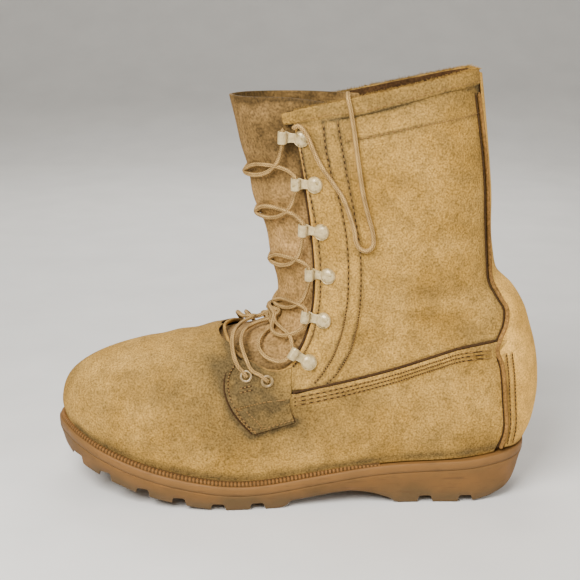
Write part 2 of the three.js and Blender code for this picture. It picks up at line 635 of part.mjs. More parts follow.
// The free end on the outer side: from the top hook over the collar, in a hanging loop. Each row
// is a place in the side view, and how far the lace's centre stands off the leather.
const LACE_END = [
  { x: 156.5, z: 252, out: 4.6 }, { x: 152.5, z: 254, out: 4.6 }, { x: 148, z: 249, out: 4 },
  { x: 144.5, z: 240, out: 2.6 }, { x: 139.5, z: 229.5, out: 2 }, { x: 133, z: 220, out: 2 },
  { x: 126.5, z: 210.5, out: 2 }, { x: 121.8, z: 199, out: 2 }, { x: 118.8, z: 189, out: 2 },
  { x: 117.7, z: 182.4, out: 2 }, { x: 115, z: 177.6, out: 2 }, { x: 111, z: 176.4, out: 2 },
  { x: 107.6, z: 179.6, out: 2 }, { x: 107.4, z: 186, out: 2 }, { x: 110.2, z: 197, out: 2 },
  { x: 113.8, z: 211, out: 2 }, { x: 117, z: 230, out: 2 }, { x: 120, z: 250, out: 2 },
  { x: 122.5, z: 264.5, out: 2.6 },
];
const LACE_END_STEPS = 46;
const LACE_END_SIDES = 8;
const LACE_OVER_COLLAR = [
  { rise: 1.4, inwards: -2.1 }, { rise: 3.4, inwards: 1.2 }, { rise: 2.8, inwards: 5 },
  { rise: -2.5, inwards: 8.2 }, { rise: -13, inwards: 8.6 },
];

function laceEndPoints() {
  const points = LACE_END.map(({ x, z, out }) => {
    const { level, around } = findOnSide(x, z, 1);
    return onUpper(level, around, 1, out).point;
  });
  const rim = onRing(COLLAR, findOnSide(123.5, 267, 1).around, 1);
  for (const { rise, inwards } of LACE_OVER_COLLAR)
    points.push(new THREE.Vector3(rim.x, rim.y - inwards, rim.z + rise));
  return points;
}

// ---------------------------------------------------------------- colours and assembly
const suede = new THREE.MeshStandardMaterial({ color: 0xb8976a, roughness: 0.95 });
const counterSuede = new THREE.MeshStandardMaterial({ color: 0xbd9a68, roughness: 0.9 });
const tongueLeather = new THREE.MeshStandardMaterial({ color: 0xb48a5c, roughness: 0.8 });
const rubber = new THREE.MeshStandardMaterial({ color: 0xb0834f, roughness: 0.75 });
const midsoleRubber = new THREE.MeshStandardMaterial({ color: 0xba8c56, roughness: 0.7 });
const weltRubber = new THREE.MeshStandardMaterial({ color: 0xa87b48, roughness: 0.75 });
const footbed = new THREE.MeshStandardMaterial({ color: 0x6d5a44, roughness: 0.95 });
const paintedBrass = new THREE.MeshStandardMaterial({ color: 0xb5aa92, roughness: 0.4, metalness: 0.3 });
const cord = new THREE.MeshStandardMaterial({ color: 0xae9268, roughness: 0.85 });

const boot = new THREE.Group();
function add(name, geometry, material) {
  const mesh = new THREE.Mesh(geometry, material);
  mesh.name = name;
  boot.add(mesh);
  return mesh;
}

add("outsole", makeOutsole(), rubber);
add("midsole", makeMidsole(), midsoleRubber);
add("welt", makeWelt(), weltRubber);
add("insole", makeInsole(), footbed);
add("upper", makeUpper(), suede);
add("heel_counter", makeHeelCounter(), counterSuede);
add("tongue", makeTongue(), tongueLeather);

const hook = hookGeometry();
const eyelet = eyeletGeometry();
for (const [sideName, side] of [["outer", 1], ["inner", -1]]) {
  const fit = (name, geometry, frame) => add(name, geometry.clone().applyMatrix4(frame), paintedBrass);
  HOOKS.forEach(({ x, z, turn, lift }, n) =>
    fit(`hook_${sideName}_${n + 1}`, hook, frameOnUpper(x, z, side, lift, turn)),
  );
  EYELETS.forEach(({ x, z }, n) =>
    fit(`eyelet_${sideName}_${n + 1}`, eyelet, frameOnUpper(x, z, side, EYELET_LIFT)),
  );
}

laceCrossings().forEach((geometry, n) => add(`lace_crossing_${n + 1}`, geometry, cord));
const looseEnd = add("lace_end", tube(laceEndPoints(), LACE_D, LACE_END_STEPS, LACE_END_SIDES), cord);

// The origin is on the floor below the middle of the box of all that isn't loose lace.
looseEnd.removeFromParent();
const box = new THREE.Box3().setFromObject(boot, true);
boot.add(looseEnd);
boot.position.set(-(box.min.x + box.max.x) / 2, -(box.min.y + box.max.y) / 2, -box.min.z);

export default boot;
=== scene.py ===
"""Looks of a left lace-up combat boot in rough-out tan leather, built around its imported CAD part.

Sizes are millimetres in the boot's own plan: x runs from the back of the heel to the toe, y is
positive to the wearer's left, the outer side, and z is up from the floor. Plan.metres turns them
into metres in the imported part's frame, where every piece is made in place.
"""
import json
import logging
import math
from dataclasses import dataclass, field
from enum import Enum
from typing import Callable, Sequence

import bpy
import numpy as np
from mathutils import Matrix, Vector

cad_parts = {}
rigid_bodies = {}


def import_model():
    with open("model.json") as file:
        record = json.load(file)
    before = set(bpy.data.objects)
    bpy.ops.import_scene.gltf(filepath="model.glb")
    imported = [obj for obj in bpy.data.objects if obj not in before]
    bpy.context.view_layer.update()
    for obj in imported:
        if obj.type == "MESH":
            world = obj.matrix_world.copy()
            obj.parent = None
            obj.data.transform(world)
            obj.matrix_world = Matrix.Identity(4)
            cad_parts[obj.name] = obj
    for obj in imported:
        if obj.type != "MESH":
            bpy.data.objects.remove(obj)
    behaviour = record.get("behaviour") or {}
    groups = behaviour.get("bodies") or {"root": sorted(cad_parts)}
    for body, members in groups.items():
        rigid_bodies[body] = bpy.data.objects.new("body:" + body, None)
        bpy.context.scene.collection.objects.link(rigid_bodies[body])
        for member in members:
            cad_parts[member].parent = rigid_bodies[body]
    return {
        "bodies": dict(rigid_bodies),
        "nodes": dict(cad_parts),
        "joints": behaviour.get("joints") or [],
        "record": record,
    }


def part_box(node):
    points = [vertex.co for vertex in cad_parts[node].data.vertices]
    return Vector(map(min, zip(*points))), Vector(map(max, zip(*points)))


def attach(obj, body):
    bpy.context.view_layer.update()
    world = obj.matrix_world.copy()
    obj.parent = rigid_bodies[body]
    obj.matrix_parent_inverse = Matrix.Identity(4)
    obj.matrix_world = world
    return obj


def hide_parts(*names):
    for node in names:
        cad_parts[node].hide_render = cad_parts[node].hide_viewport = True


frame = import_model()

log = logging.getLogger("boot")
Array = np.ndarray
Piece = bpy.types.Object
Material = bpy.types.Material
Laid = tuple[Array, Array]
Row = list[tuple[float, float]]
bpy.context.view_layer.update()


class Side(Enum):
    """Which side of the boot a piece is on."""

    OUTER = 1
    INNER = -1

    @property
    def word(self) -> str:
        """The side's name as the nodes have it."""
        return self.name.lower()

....

Work to complete:
Proceeding from the line containing "laceCrossings().forEach((geometry, n) =>" through the line containing "cad_parts[obj.name] = obj", transcribe the lines above exactly, both end lines included.

Reply:
laceCrossings().forEach((geometry, n) => add(`lace_crossing_${n + 1}`, geometry, cord));
const looseEnd = add("lace_end", tube(laceEndPoints(), LACE_D, LACE_END_STEPS, LACE_END_SIDES), cord);

// The origin is on the floor below the middle of the box of all that isn't loose lace.
looseEnd.removeFromParent();
const box = new THREE.Box3().setFromObject(boot, true);
boot.add(looseEnd);
boot.position.set(-(box.min.x + box.max.x) / 2, -(box.min.y + box.max.y) / 2, -box.min.z);

export default boot;
=== scene.py ===
"""Looks of a left lace-up combat boot in rough-out tan leather, built around its imported CAD part.

Sizes are millimetres in the boot's own plan: x runs from the back of the heel to the toe, y is
positive to the wearer's left, the outer side, and z is up from the floor. Plan.metres turns them
into metres in the imported part's frame, where every piece is made in place.
"""
import json
import logging
import math
from dataclasses import dataclass, field
from enum import Enum
from typing import Callable, Sequence

import bpy
import numpy as np
from mathutils import Matrix, Vector

cad_parts = {}
rigid_bodies = {}


def import_model():
    with open("model.json") as file:
        record = json.load(file)
    before = set(bpy.data.objects)
    bpy.ops.import_scene.gltf(filepath="model.glb")
    imported = [obj for obj in bpy.data.objects if obj not in before]
    bpy.context.view_layer.update()
    for obj in imported:
        if obj.type == "MESH":
            world = obj.matrix_world.copy()
            obj.parent = None
            obj.data.transform(world)
            obj.matrix_world = Matrix.Identity(4)
            cad_parts[obj.name] = obj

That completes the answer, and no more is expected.